SOCIAL STUDIES 10 (SS 10)
SS 10 is a survey course of Canada and the World from 1919 to the present, focusing on events from a Canadian perspective. Students will gain further insight into the structure and development of our system of government and become aware of our influence on the international stage. Skills such as analytical and critical thinking, research, and writing will be honed through investigations of historical and contemporary injustices to members of our society, through investigations into the conflicts that have shaped our identity as Canadians, and by examining the different perspectives and ideas about developments in Canadian society.
Included in SS 10 are units on human and physical geography focusing on the Canadian environment and examinations of the current state of the world through media studies. Students will also be expected to demonstrate their awareness of social responsibility throughout this course.
SOCIAL STUDIES 11 (SS 11)
SS 11 is a survey course of Canada and the World from 1919 to the present, focusing in depth on events from a Canadian perspective. Students will gain further insight into the structure and development of our system of government and analyze our influence on the international stage. Skills such as analytical and critical thinking, research, and writing will be honed through investigations of historical and contemporary injustices to members of our society, the conflicts that have shaped our identity as Canadians, and the different perspectives and ideas about developments in Canadian Society.
The state of the world will be examined using the media on an ongoing basis, a unit on human geograpy and its effects on Canadian society will be examined, and students will be required to demonstrate personal and social responsibility in their actions during this course.
COMPARATIVE CULTURES 12 (CCN12)
Comparative Civilization 12 focusses on the interrelationships among art, history, culture, and civilization with an emphasis on inquiry-based learning and "hands-on" activities.
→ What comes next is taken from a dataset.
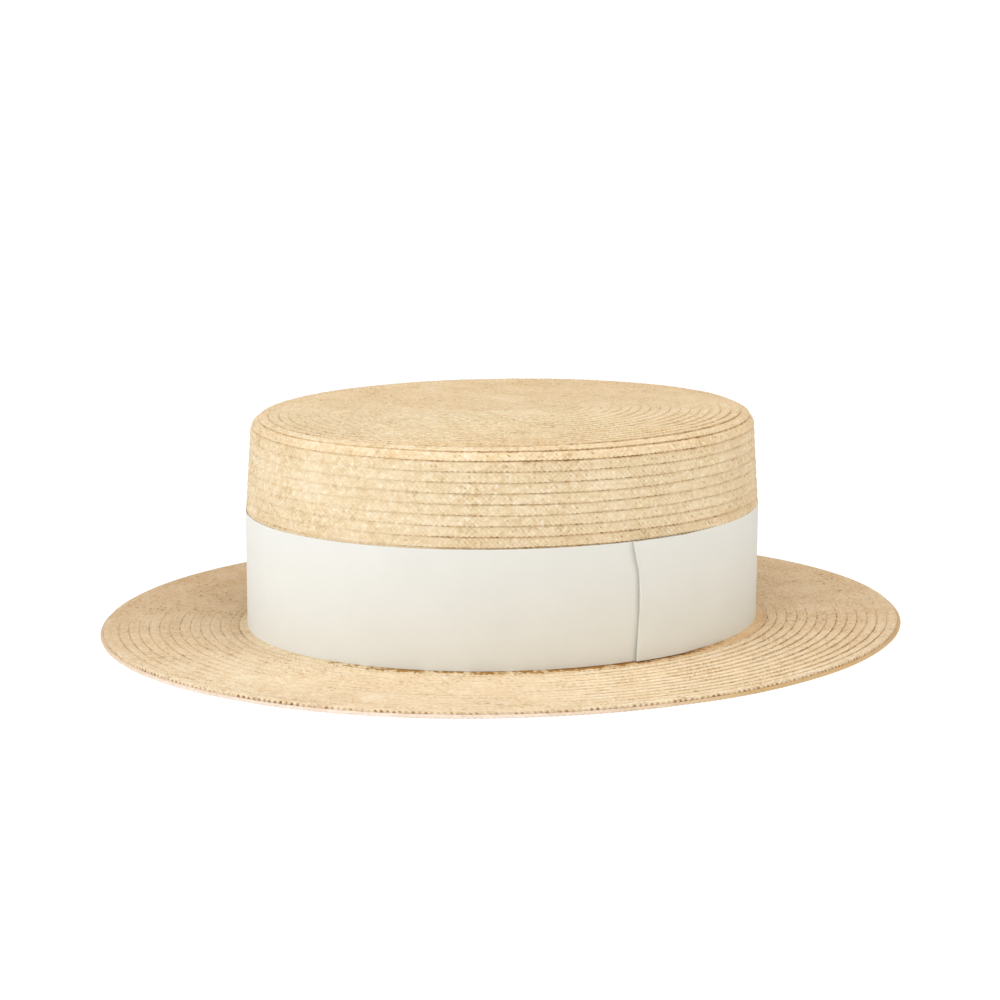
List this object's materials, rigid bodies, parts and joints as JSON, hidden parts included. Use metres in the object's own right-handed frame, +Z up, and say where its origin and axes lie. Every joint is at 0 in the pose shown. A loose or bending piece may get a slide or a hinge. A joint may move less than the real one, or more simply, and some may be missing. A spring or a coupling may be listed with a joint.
{
  "type": "straw boater hat",
  "caption": "Stiff straw boater with a flat-topped oval crown, a flat brim and a wide lapped ribbon band.",
  "frame": {"origin": "middle of the head opening, on the surface that the brim stands on", "axes": "+Z up through the crown, -Y to the wearer's forehead, +X to the wearer's left, where the ribbon laps"},
  "size_m": [0.2946, 0.3236, 0.0864],
  "materials": {
    "straw_crown": "plaited straw, pale gold, satin",
    "straw_brim": "plaited straw, pale gold, satin",
    "ribbon_cloth": "grosgrain ribbon, ivory, matt"
  },
  "bodies": {
    "root": {"crown": "straw_crown", "brim": "straw_brim", "ribbon": "ribbon_cloth"}
  },
  "joints": []
}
This broad-based course provides students with a range of experiences and skills that facilitate their understanding of, and sensitivity to, a variety of cultures. It fosters students' awareness of various civilizations throughout the world and their contributions to the sum of human experience. Finally, students will develop an appreciation for diversity within and among cultures, including their own.
FIRST NATIONS STUDIES (FNS 10)
In this course we will explore First Nations culture, literature, and history. This course has a literary focus - we will read at least one novel by an Aboriginal writer, as well as short literature - some stories, legends, poetry, and non-fiction. We will study local and national Aboriginal history and culture. Elders and community members from the surrounding reserves will come in to help us learn about the local area.
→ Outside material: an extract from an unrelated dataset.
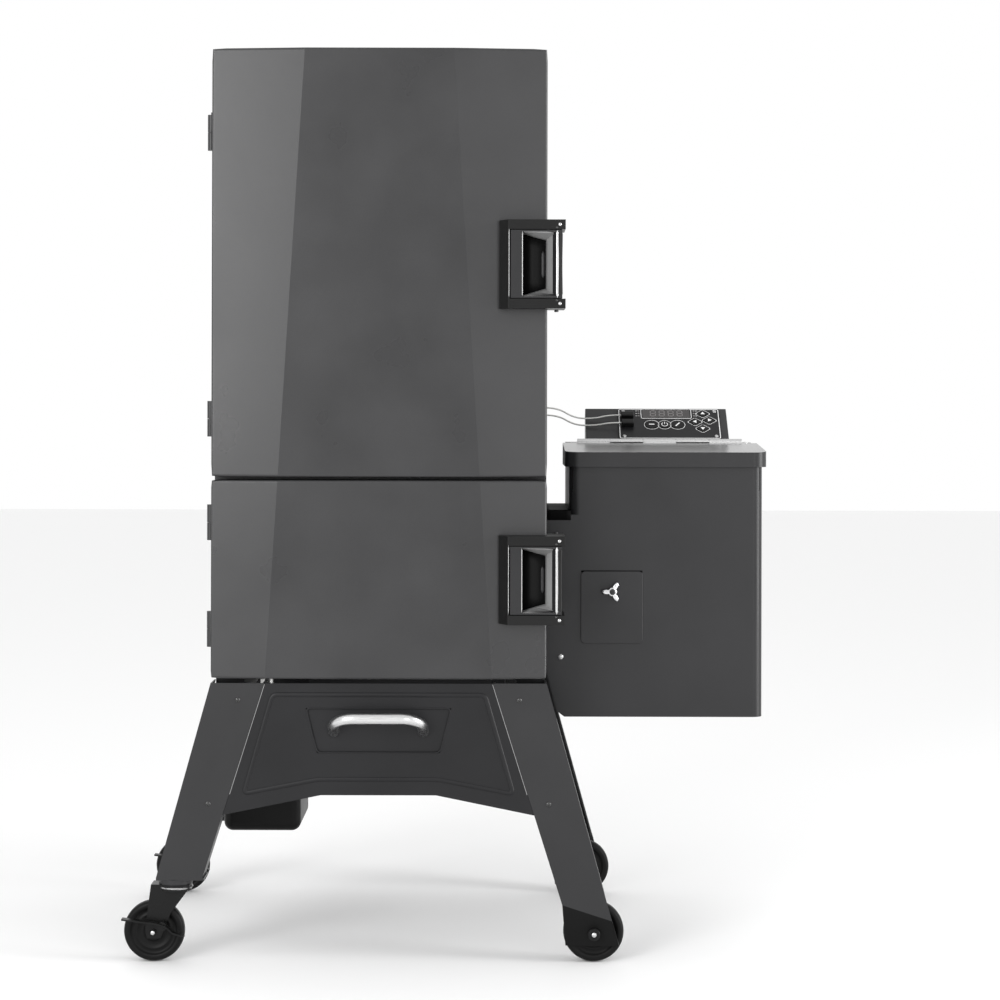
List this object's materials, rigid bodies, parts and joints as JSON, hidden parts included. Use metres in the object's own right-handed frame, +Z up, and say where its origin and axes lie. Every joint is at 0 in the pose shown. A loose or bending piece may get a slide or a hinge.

FIRST NATIONS STUDIES (FNS 12) *Provincially Examinable Course
This course satisfies the SS11 credit.
First Nation Studies 12 is a study of the traditions and history of B.C.'s First Nations peoples for all students' regardless of their cultural background. This course focuses on the richness and diversity of First Nations languages and cultures within their own context including oral traditions, creation stories, First Nations literature and art. We will look at the history of contact with Europeans and evolving responses of BC First Nations to contact, leadership and self-determination in the 20th century studies.
GEOGRAPHY 12 (GEO 12) *will be offered by video conference
Prerequisite: Social Studies 11 or BCFNS 12
Geography 12 is an excellent course that helps students understand the physical environment of our planet. Students examine how the four spheres (lithosphere, atmosphere, biosphere, and hydrosphere) interact with each other to create the world in which we live. How do these spheres impact human beings, and how do we impact the environment? We consider the essential understanding that the Earth and humans are in a fine balance together. As the population of Earth grows and we place more and more demands and stressors on the spheres, human beings must determine how our actions can be sustainable.
This course is offered as a Video Conference (DL) course to Lakes District Secondary School, Fraser Lake Elementary Secondary, Nechako Valley Secondary and Fort St. James Secondary students, via FSJSS.
HISTORY 12 (HI 12)
Prerequisite is Social Studies 11
History 12 provides a forum in which students, using diverse methods of inquiry, will have the opportunity to form, test, and evaluate hypotheses concerning the forces, events, personalities, and institutions that have shaped the modern world. This course is highly interactive, putting a premium on classroom participation, debate, and critical responses to various texts and media.
The course moves chronologically from World War One, World War Two and the Cold War through to the collapse of the USSR (but extends to modern issues of the 21st century as well). Thematically, this course focusses on the Big Six of Historical Thinking concepts to delve more richly into the course content:
- Historical Significance: How do we decide what is important to learn about the past?
- Evidence: How do we know what we know about the past?
- Continuity & Change: How can we make sense of the complex flows of history?
- Cause & Consequence: Why do events happen, and what are their impacts?
- Historical Persepctives: How can we better understand the people of the past?
- The Ethical Dimension: How can history help us to live in the present?
Finally, students will research a topic of their own choosing to produce and original thesis for their research essay in APA style. Thus, it is an excellent preparatory course for students interested in pursuing post-secondary education.